Il essuie un refus catégorique. Rosenberg souhaite dorénavant que les négociations soient traitées par la voie officielle de gouvernement à gouvernement, et déclare vouloir “ne pas être mêlé à aucune combinaison qui ne soit pas légale ni en France ni en Suisse".

Il faut attendre 1948 pour que Bührle soit condamné par le Tribunal Fédéral suisse, ainsi que tout détenteur d’œuvres spoliées, à restituer les toiles. Il continue de jouer les innocents et va jusqu'à intenter un procès à la galerie Fischer, qu’il gagne en 1951, se faisant ainsi rembourser chacune des œuvres spoliées achetées par leur entremise.

Parmi les œuvres restituées par Bührle à Rosenberg, après la guerre, et présentées comme telles par le Musée Maillol, on trouve Deux nus, d’Edgar Degas, et Harmonie bleue, d’Henri Matisse. Le collectionneur a également dû rendre une oeuvre à Alexandrine Rothschild (La Maison avec tournesols, de Vincent Van Gogh), et une autre à Alfred Lindon (Les Courses d’Auteuil, de Pablo Picasso).

Mais Emil Bührle ne se résignait pas à se séparer de ces toiles spoliées. Grâce à sa colossale fortune de marchand d'armes, il rachètera à leurs propriétaires initiaux neuf de ces œuvres spoliées ; et notamment, à Paul Rosenberg, La Liseuse, de Camille Corot, Le Port de Rouen de Pissarro, Avant le départ, d’Edgar Degas, et Roses et tulipes dans un vase, d’Edouard Manet.

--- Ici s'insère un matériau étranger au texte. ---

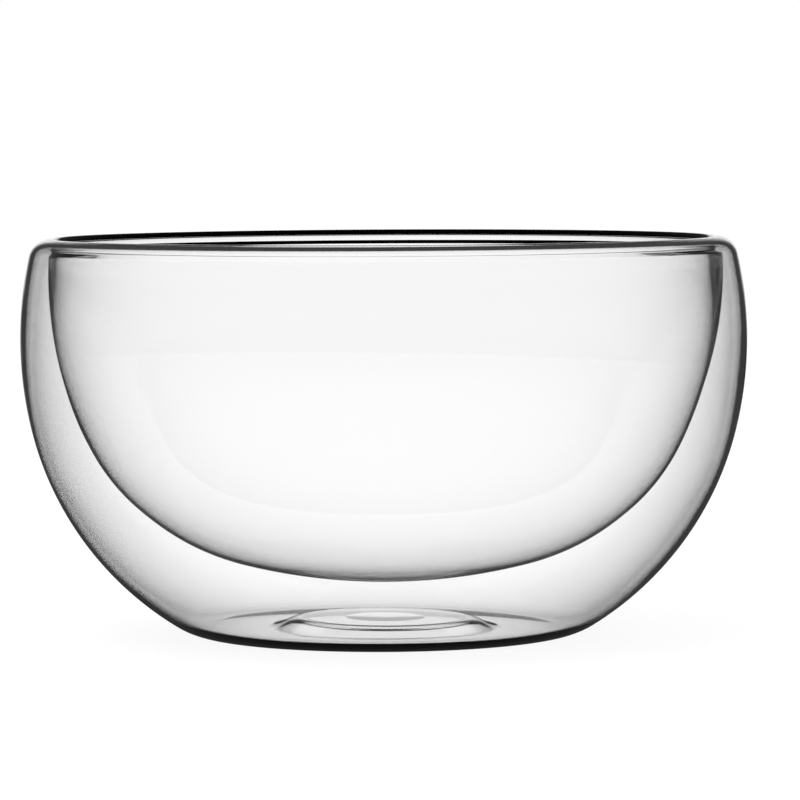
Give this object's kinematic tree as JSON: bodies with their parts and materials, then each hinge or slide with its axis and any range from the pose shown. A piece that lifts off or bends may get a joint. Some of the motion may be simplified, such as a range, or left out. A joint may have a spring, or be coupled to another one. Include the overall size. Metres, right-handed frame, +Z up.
{
  "type": "double-walled glass bowl",
  "caption": "Small round bowl of clear blown glass, double-walled with a sealed air gap, a rounded folded rim welded to the inner shell and a flat foot with a shallow punt.",
  "frame": {"origin": "centre of the foot, in the plane that the bowl stands on", "axes": "+Z up along the axis the bowl is blown and turned about, out of the mouth; the bowl is round, so +X and +Y are free"},
  "size_m": [0.13, 0.13, 0.0712],
  "materials": {
    "glass": "clear and glossy, fire-polished at the rim"
  },
  "bodies": {
    "root": {"bowl": "glass"}
  },
  "joints": []
}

Lettre "par avion" d'Emil Bührle à Paul Rosenberg, datée du 6 juillet 1948
Lettre "par avion" d'Emil Bührle à Paul Rosenberg, datée du 6 juillet 1948

Aujourd'hui, ce somptueux patrimoine est géré par la fondation Bührle, créée à Zurich en 1960 par les deux enfants du collectionneur, Dietrich et Hortense, après la mort par crise cardiaque de celui-ci. En 2006, cette fondation s'est rapprochée du Kunsthaus (maison de l'art) de Zürich, qui abritera la collection dès 2020, après des travaux d'agrandissement. Le directeur de la fondation ? L'historien de l'art Lukas Gloor, un fervent défenseur de la "bonne foi" de Bührle.